Muscle histopathology and serum CK levels (A) Muscle histopathological score obtained after histopathological observation of muscle samples obtained at 3 and 6 months p.i. in rats injected at 2 months of age and serum CK levels (U/L) obtained in the same animals. (B) Muscle histopathological score obtained after histopathological observation of muscle samples obtained at 3 months p.i. in rats injected at 4 and 6 months of age and serum CK levels (U/L) obtained in the same animals.
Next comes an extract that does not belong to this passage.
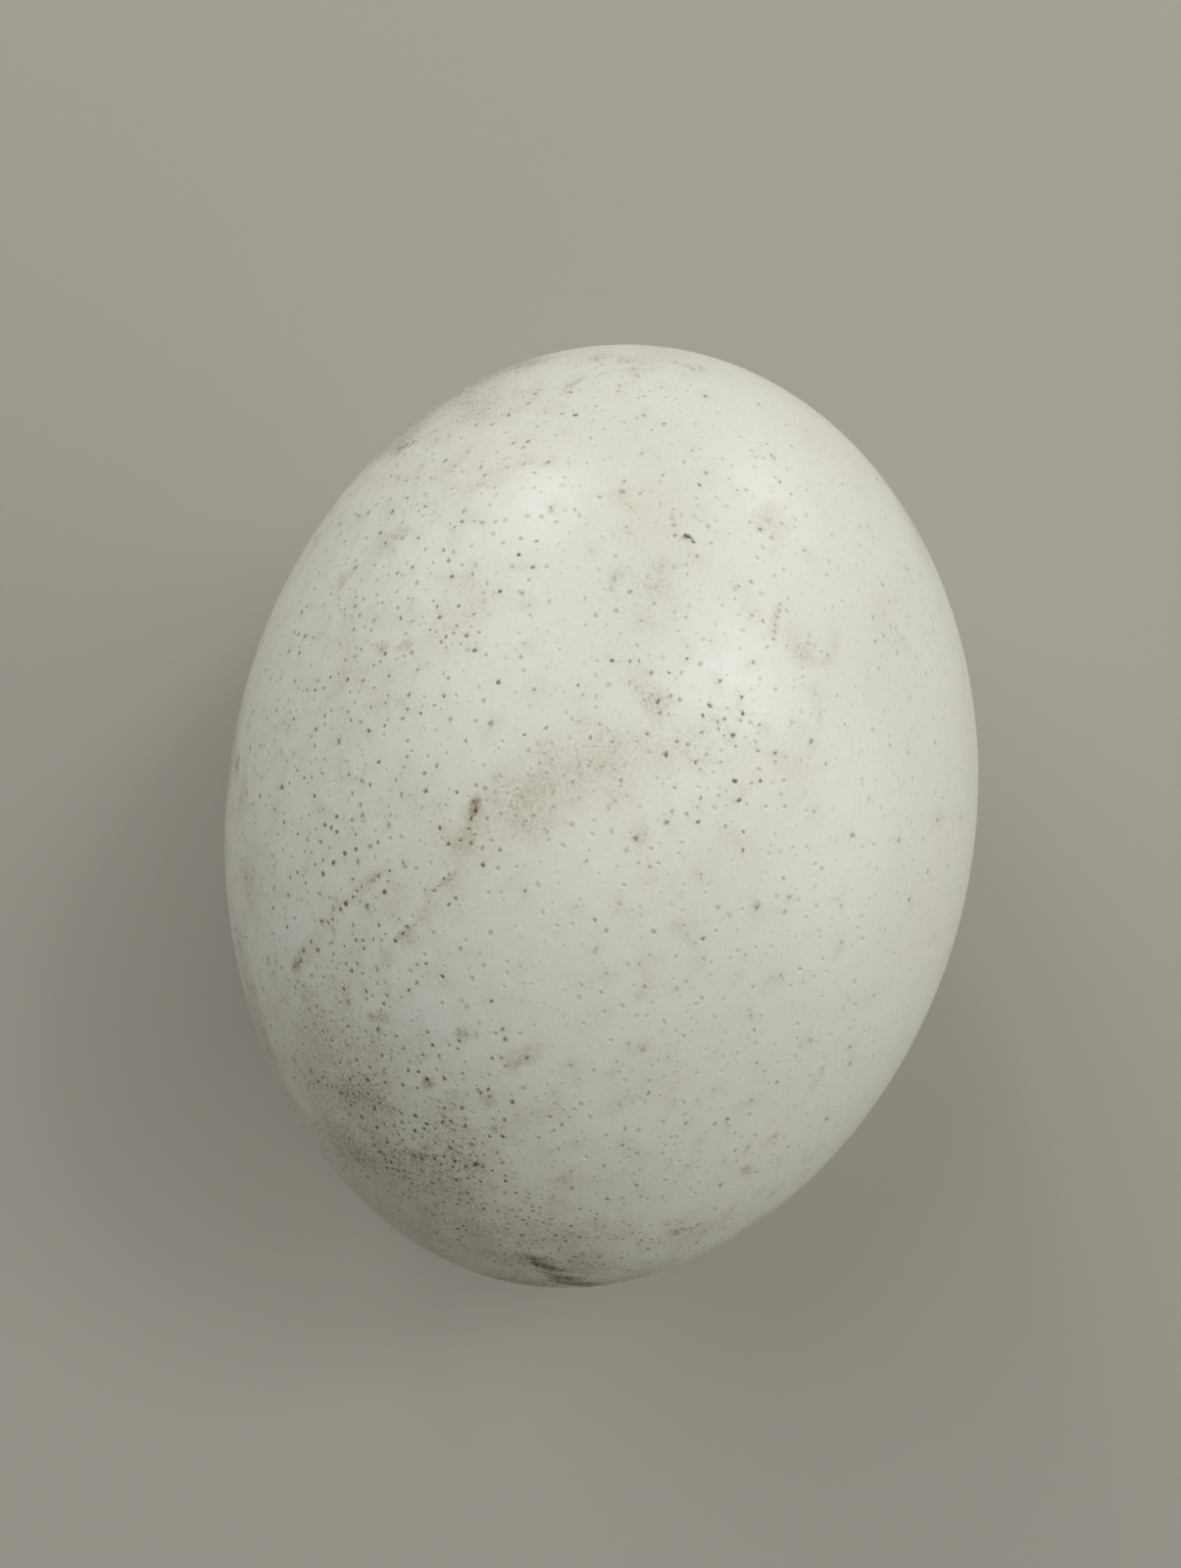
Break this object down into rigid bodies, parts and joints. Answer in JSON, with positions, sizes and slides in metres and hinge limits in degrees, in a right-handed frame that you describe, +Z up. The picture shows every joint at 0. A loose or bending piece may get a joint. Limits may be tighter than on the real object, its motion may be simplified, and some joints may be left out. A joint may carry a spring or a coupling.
{
  "type": "ostrich egg",
  "caption": "Whole ostrich egg lying on its side: thick ivory shell dotted with pores, blunt end and smaller end, on a small flat resting spot.",
  "frame": {"origin": "middle of the resting spot, on the surface that the egg lies on, under the egg's centre of mass", "axes": "+Z up; +Y along the egg's long axis towards its blunt end; +X across it"},
  "size_m": [0.1249, 0.1589, 0.1246],
  "materials": {
    "eggshell": "satin ivory eggshell, finely pitted, with brownish dirt in the pores and in smudges"
  },
  "bodies": {
    "root": {"ostrich_egg": "eggshell"}
  },
  "joints": []
}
Results are expressed as the mean ± SEM. ∗p < 0.05 (nonparametric Kruskal-Wallis test followed by a post hoc Dunn’s multiple-comparisons test).

Figure 5

Assessment of mini-dystrophin expression on skeletal muscle function (A and B) Dose-range study of vector injected in DMD^mdx rats at 2 months of age and evaluated in grip strength assessments over 5 successive trials (grip strength tests) at 3 (A) and 6 (B) months p.i. Data plots show the mean forelimb grip force (g/g normalized to body weight [BW]) ± SEM collected at each trial for each dose of vector. (C) Evaluation of muscle function in DMD^mdx rats injected with 1 × 10¹⁴ vg/kg vector at 4 and 6 months of age (grip strength tests, as described above). Data represent the mean forelimb grip force (g/g normalized to BW) ± SEM collected at each trial 3 months p.i. Left panel: rats dosed at 4 months of age. Right panel: rats dosed at 6 months of age. ∗p < 0.05 vs. WT. ¤p < 0.05 vs. DMD^mdx control rats. §p < 0.05 vs. trial 1 (non-parametric Friedman test followed by Dunn’s post hoc test).

Figure 6

Assessment of mini-dystrophin expression on cardiac muscle function (A) LV diastolic diameter measured during diastole from long-axis images obtained by M-mode echocardiogram. (B) E/A ratio measured using pulsed Doppler with an apical 4-chamber orientation. (C) IVRT measured using pulsed Doppler with apical 4-chamber orientation. Results are expressed as the mean ± SEM. ∗p < 0.05 (nonparametric Kruskal-Wallis test followed by a post-hoc Dunn’s multiple-comparisons test). E/A, early/late diastolic velocity; IVRT, isovolumetric relaxation time; LV, left ventricle.